Involving mothers in education, Harrison and Putnam founded the Chicago Kindergarten Club in 1883, influenced by the book Mothers at Play by Friedrich Fröbel.[5] In 1886, Harrison founded a training school for kindergarten teachers in Chicago. Intrigued by the ideas used by a German woman working at her school, Harrison decided to find out more. She tracked these ideas back to the Pestalozzi-Fröbel-Haus in Berlin and in 1889 she traveled there to study.

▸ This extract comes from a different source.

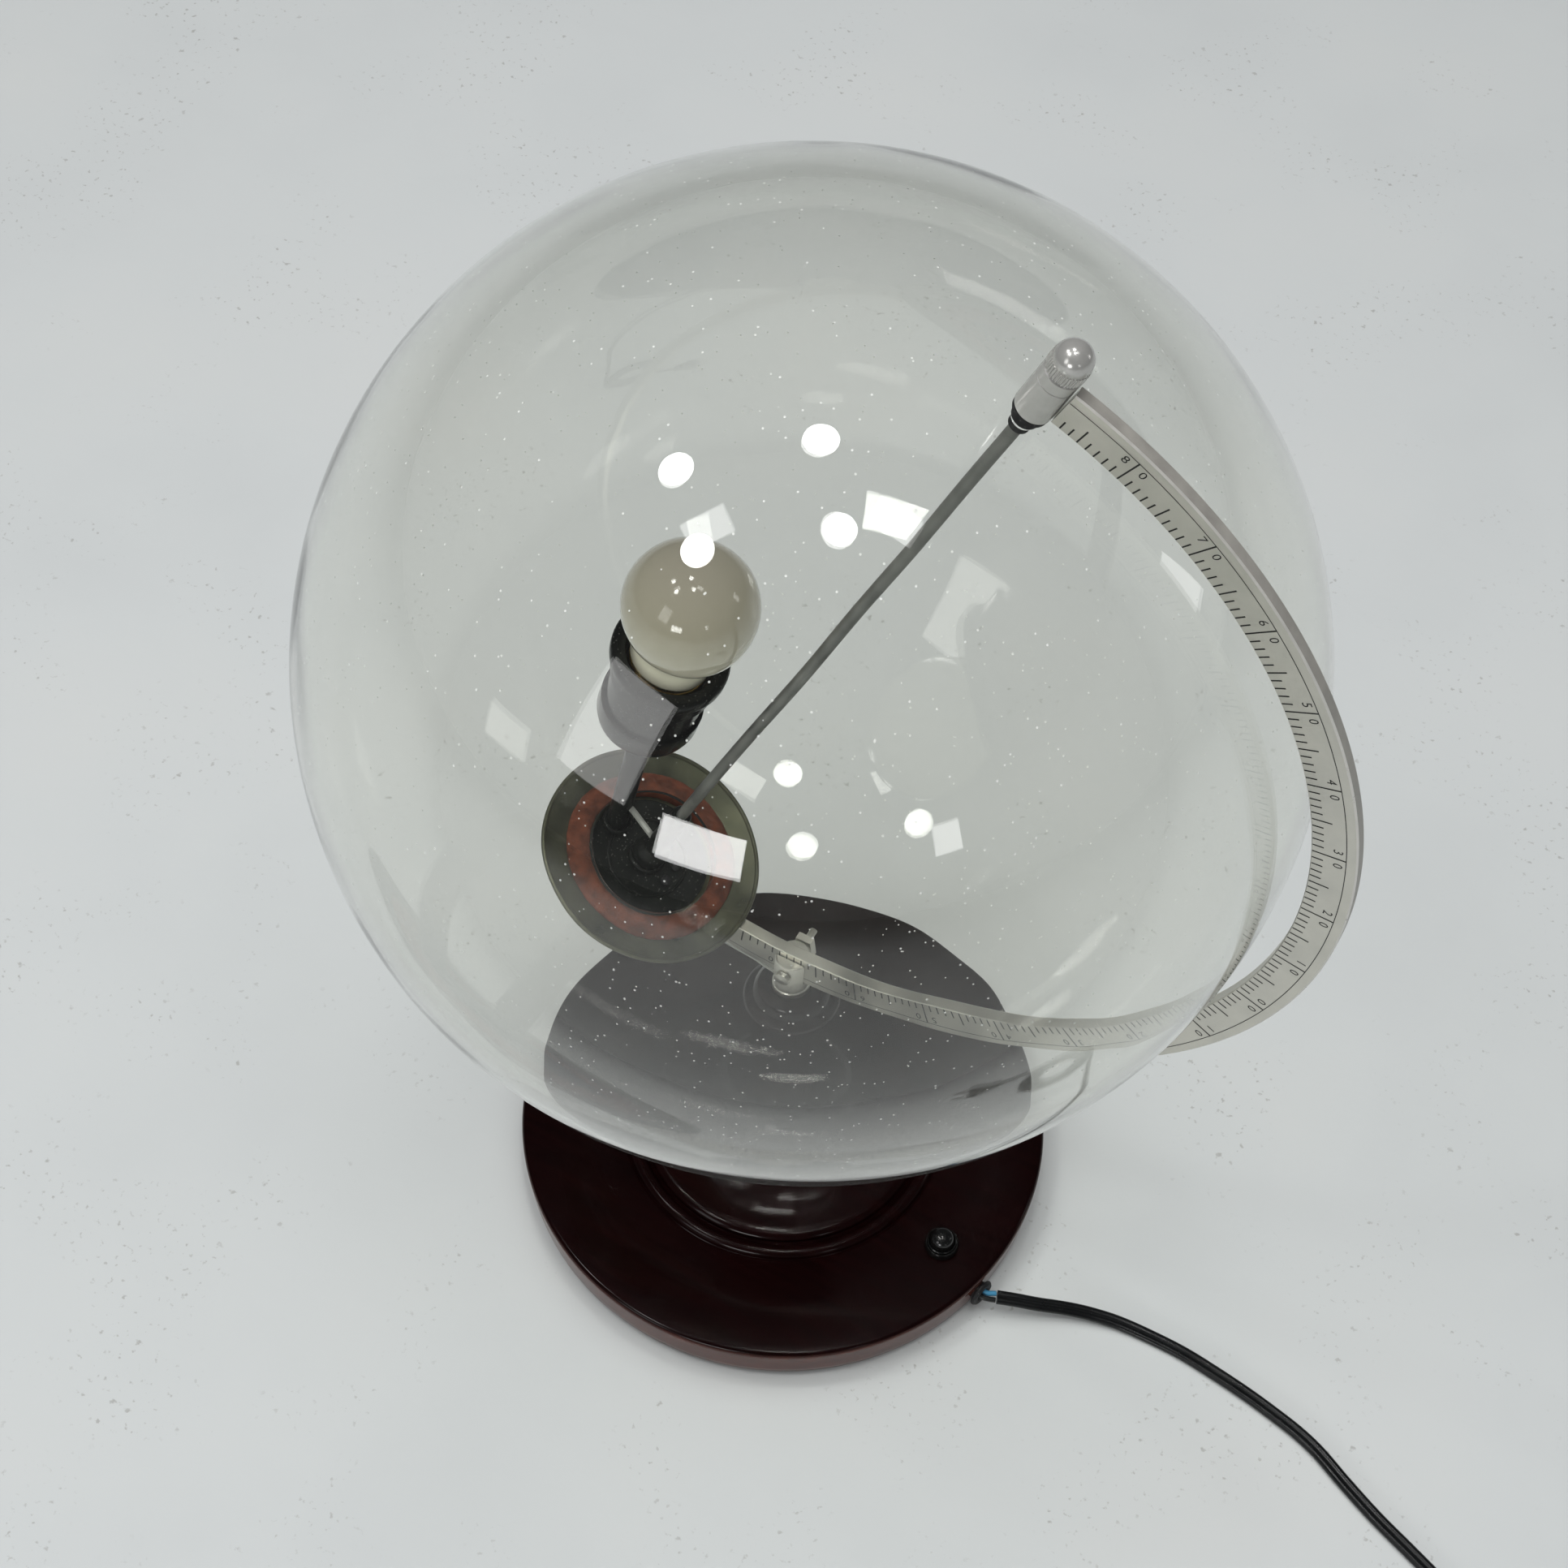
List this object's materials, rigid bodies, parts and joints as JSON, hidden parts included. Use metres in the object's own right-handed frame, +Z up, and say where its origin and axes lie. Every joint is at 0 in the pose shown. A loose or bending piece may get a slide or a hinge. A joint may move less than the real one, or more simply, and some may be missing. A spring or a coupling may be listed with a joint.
{
  "type": "storm glass",
  "caption": "Illuminated globe lamp: clear glass globe on a tilted axis with a graduated meridian arm, bulb holder inside, turned wooden foot, floor cord.",
  "frame": {"origin": "centre of the underside of the felt pad, on the floor", "axes": "+Z up along the column; the meridian arm lies in the XZ plane and the north end of the axis leans towards +X"},
  "size_m": [0.5586, 0.395, 0.52],
  "materials": {
    "felt": "dark green felt",
    "lacquered_wood": "dark red gloss lacquer",
    "iron": "plain",
    "zinc_steel": "zinc plated",
    "switch_plastic": "black",
    "brass": "plain",
    "black_rubber": "matt black",
    "satin_nickel": "satin nickel plate",
    "bright_nickel": "polished nickel plate",
    "dull_steel": "dull",
    "clear_glass": "clear, blown",
    "grey_metal_dish": "olive grey satin",
    "red_rubber": "red-brown sponge rubber",
    "black_metal": "black satin",
    "bakelite": "black bakelite",
    "porcelain": "white",
    "opal_glass": "smoky pearl, opal",
    "bulb_cap_metal": "plain",
    "blue_insulation": "light blue",
    "black_insulation": "black",
    "clear_insulation": "clear grey",
    "black_cord": "black flat sheath",
    "cord_tie": "black",
    "plug_plastic": "black",
    "plug_nickel": "nickel plated brass"
  },
  "bodies": {
    "stand": {"felt_pad": "felt", "base_disc": "lacquered_wood", "column": "lacquered_wood", "ballast_ring": "iron", "plate_screw_1": "iron", "plate_screw_2": "iron", "ballast_screw_1": "zinc_steel", "ballast_screw_2": "zinc_steel", "ballast_screw_3": "zinc_steel", "tie_tube": "zinc_steel", "tie_washer": "zinc_steel", "tie_nut": "zinc_steel", "south_post": "zinc_steel", "south_washer": "zinc_steel", "south_nut": "zinc_steel", "switch_body": "switch_plastic", "switch_ring": "switch_plastic", "switch_terminal_1": "brass", "switch_terminal_2": "brass", "screw_shell": "brass", "centre_contact": "brass", "cord_grommet": "black_rubber", "meridian_arm": "satin_nickel", "arm_clamp": "satin_nickel", "clamp_screw": "satin_nickel", "clamp_nut": "satin_nickel", "north_sleeve": "bright_nickel", "axis_rod": "dull_steel", "inner_plate": "black_metal", "post_ring": "black_metal", "rod_socket": "black_metal", "lamp_stalk": "black_metal", "stalk_foot": "black_metal", "holder_cap": "bakelite", "holder_body": "bakelite", "holder_ring": "bakelite", "holder_insert": "porcelain", "wire_connector": "porcelain", "core_blue": "blue_insulation", "core_black": "black_insulation", "switch_wire": "black_insulation", "lamp_lead": "clear_insulation", "cord_run": "black_cord", "cord_coil": "black_cord", "cord_tail": "black_cord", "cord_tie": "cord_tie", "plug_body": "plug_plastic", "plug_pin_1": "plug_nickel", "plug_pin_2": "plug_nickel"},
    "globe": {"globe_glass": "clear_glass", "north_bush": "black_rubber", "north_washer": "black_rubber", "south_cup": "grey_metal_dish", "south_gasket": "red_rubber"},
    "cap": {"north_cap": "bright_nickel"},
    "bulb": {"bulb_glass": "opal_glass", "bulb_cap": "bulb_cap_metal", "bulb_contact": "bulb_cap_metal"},
    "button": {"switch_button": "switch_plastic"}
  },
  "joints": [
    {"name": "globe_spin", "type": "hinge", "parent": "stand", "child": "globe", "pos_m": [0, 0, 0.326], "axis": [0.3665, 0, 0.9304], "continuous": true},
    {"name": "cap_unscrew", "type": "hinge", "parent": "stand", "child": "cap", "pos_m": [0.0733, 0, 0.51208], "axis": [0.3665, 0, 0.9304], "range_deg": [0, 1440]},
    {"name": "bulb_unscrew", "type": "hinge", "parent": "stand", "child": "bulb", "pos_m": [-0.048, 0.004, 0.3228], "axis": [0.2419, 0, 0.9703], "range_deg": [0, 1080]},
    {"name": "switch_press", "type": "slide", "parent": "stand", "child": "button", "axis": [0, 0, -1], "range_m": [0, 0.003], "stiffness_N_per_m": 300, "springref_m": -0.002}
  ]
}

On her return she renamed her institution the Chicago Kindergarten Training College.[6] Harrison's school became an innovative college of education.[7] She was president of the college, expanded to the National Kindergarten and Elementary College, until her retirement in 1920. It is now part of National Louis University.
In 1903 Harrison co-wrote The Kindergarten Building Gifts with Belle Woodson, Instructor in Gifts and Occupations of the Chicago Kindergarten College.[8] According to the 1910 census, Woodson (aged 41) and Harrison (aged 60) were living together on North Waller Avenue in Chicago. Woodson became the supervisor of Kindergarten Practice Schools and faculty for psychology, literature, architecture. Harrison's chronic bronchitis was perhaps the reason they moved to San Antonio, Texas, in 1922. Woodson and Harrison lived at 505 West Mulberry Street where, according to her death certificate, Harrison died from an asthma attack on October 31, 1927.[9]

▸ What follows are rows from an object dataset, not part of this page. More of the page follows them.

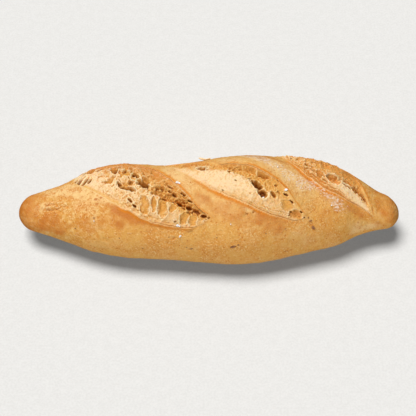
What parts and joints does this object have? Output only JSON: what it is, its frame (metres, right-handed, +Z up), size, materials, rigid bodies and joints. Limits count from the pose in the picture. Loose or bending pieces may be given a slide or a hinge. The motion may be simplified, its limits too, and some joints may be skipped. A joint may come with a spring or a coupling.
{
  "type": "mini baguette",
  "caption": "Small hand-shaped crusty white loaf with blunt tips, slanting open slashes over its top and a flat baked underside.",
  "frame": {"origin": "middle of the flat underside: the centre of the box in plan, on the surface that the loaf rests on", "axes": "+X along the loaf to the tip by the smallest slash, +Y from the shown front to the back, +Z up"},
  "size_m": [0.2, 0.063, 0.0452],
  "materials": {
    "crust": "matt golden-brown baked crust, with paler open crumb in the slashes"
  },
  "bodies": {
    "root": {"loaf": "crust"}
  },
  "joints": []
}
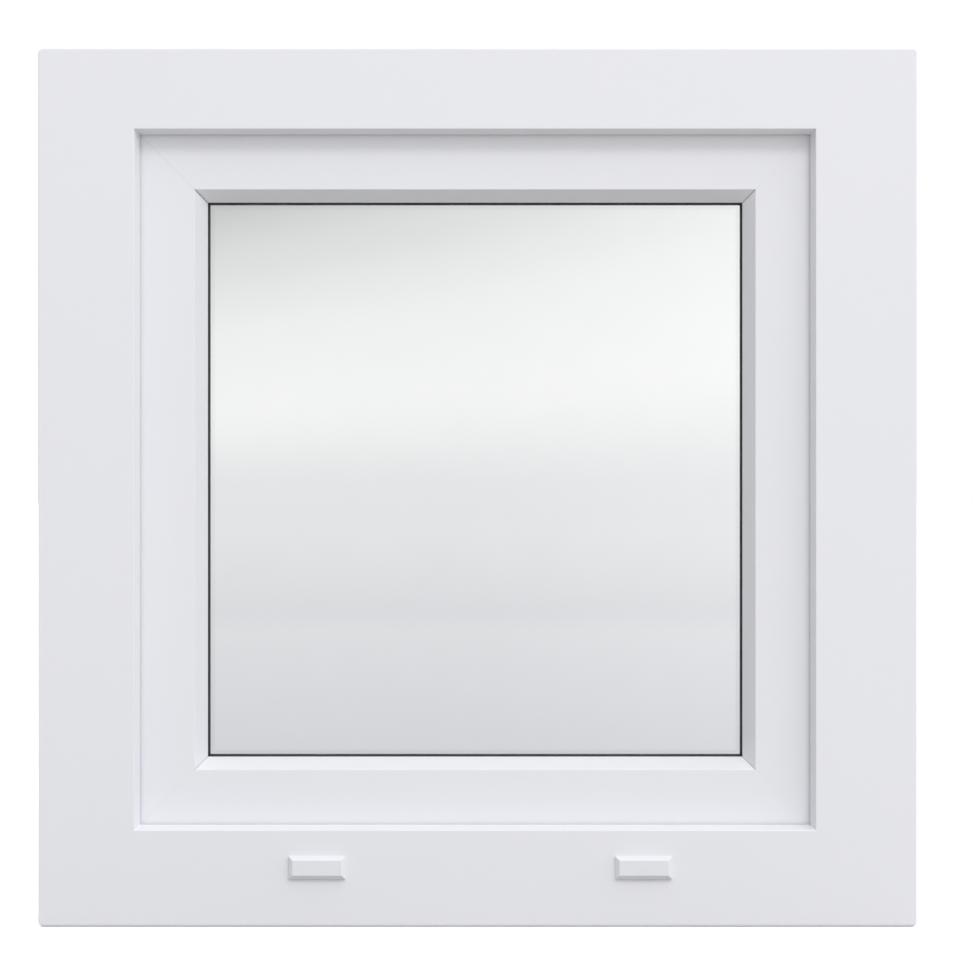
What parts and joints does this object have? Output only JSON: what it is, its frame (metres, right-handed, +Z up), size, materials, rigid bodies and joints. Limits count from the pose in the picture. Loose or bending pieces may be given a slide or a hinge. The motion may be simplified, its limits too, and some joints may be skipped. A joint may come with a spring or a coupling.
{
  "type": "upvc window",
  "caption": "Small square inward-opening window of white hollow plastic profiles with a sealed glass unit, covered drainage slots, and a handle and hinges on the room side.",
  "frame": {"origin": "middle of the flat land on the underside of the frame sill, halfway across its width and depth", "axes": "+X to the right seen from outside, +Y from the outside face towards the room, +Z up"},
  "size_m": [0.6, 0.1443, 0.6],
  "materials": {
    "white_profile": "satin white extruded plastic",
    "cap_plastic": "satin white moulded plastic",
    "black_seal": "matt black rubber",
    "clear_glass": "clear float glass",
    "spacer_metal": "mill aluminium",
    "dark_sealant": "matt dark sealant",
    "block_plastic": "plain moulded plastic",
    "white_coating": "white powder coating"
  },
  "bodies": {
    "root": {"frame_sill": "white_profile", "frame_head": "white_profile", "frame_left_jamb": "white_profile", "frame_right_jamb": "white_profile", "sash_bottom_rail": "white_profile", "sash_top_rail": "white_profile", "sash_left_stile": "white_profile", "sash_right_stile": "white_profile", "bead_bottom": "white_profile", "bead_top": "white_profile", "bead_left": "white_profile", "bead_right": "white_profile", "frame_seal": "black_seal", "sash_seal": "black_seal", "glazing_gasket": "black_seal", "bead_gasket": "black_seal", "outer_pane": "clear_glass", "inner_pane": "clear_glass", "spacer_bar": "spacer_metal", "edge_sealant": "dark_sealant", "glazing_blocks": "block_plastic", "drain_cap_left": "cap_plastic", "drain_cap_right": "cap_plastic", "handle_rose": "white_coating", "handle_lever": "white_coating", "lower_hinge_bracket": "white_coating", "lower_hinge_leaf": "white_coating", "lower_hinge_pin": "white_coating", "upper_hinge_bracket": "white_coating", "upper_hinge_leaf": "white_coating", "upper_hinge_pin": "white_coating"}
  },
  "joints": []
}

During her career, Harrison wrote a number of books, including: A Study of Child Nature (1890 – which saw 50 editions published in the following years[2]), In Storyland (1895), Some Silent Teachers (1903), Misunderstood Children (1908), Montessori and the Kindergarten (1913) and The Unseen Side of Child Life (1922). In 1893, the college published Harrison's book, The Kindergarten as an Influence in Modern Civilization, in which she explained, "how to teach the child from the beginning of his existence that all things are connected [and] how to lead him to this vital truth from his own observation . . .."[10] Harrison's autobiography, Sketches Along Life's Road, was edited and published in Boston in 1930, after her death.[11][12]
Nobel Peace Prize winner, Jane Addams of Hull House, said of her colleague and friend, that Elizabeth Harrison "has done more good than any woman I know. She has brought light and power to all the educational world."[13]
In the 1890s, Harrison organized a series of annual conferences in Chicago, which led to the founding of what is today the National Parent Teachers Association (PTA).[2]